Actual human institutions are more diverse and contingent on their historical context than is recognised by the archetypal definitions considered earlier. We see the political and economic environment as a matrix for the development of institutions, which in turn provide settings within which individuals may find and realise their own aspirations. And yet with the increasing emphasis in liberal democracies on the efficient deployment of capital, the weight given to buildings as manifestations of institutional purpose has been greatly attenuated. This is evident in Australia and other countries, especially in the treatment of real estate primarily as a quasi-fungible embodiment of capital. We see this, for example, in the offloading of grand public buildings to the private sector and in the outsourcing of building ownership on the part of many companies and public agencies. The institutions concerned are consequently reduced to the status of tenants, by contrast with the autonomy which Kahn had presumed.

In the longer term we may hope for some amelioration of these trends and for a renewed acceptance of institutions as potent elements in civic and social life. To express these hopes is to assert a view of architecture as an activity pursued primarily through an engagement with real institutions and their purposes.

Notes

  1. Determinism in design implies a quasi-mathematical formulation of the task at hand and requires that the objectives, requirements, and means of the task are defined so narrowly as to allow a unique solution. Leaving aside the difficulty of solving the problem thus stated, the solution chosen will be highly sensitive to the terms in which the conditions of the problem are formulated. [^] [^] [^] [^]
  2. This distinction seems to have been glossed over in previous scholarship, even by Banham (1960).
  3. Articulation on the basis of program elements was ignored in many notable European buildings of the 20th century, especially where encompassing sculptural form was adopted (as in German expressionism), or where compelling constraints were imposed by the site (as in Ralph Erskine’s Byker Wall). This kind of articulation stands in opposition to the principle that a building ought not to be so narrowly tailored to its immediate use as to preclude its future adaptation for other purposes.
  4. Conversation between Peter Proudfoot and Louis Kahn in 1967 at Graduate School of Fine Arts, University of Pennsylvania.

Competing Interests

The authors have no competing interests to declare.

Author’s Note

Mark Horn wishes to acknowledge the contributions and support of his co-author, friend and onetime teacher, Peter Proudfoot, who died a few weeks before publication of this article. He was a gifted historian and a brilliant teacher, with an intuitive sense of human and architectural possibility.

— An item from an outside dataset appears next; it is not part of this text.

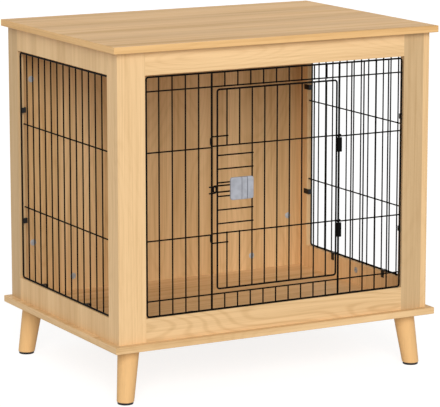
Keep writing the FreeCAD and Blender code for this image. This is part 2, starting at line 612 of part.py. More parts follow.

This article originated in an earlier, more discursive account of the ‘theatre-temple’ as embodied in the Sydney Opera House. That account was published in Quadrant, an Australian magazine of literature and current affairs (Horn and Proudfoot 2021). We thank the editor of Quadrant for permission to reproduce parts of that earlier piece. The present article was motivated by a desire to draw out more rigorously and within a broader context the ideas of cultural institutions enunciated by Utzon, Behrens, and (especially) Kahn. We are grateful to the editor-in-chief of Architectural Histories and her colleagues for their encouragement and their useful reviews of an earlier version of this article.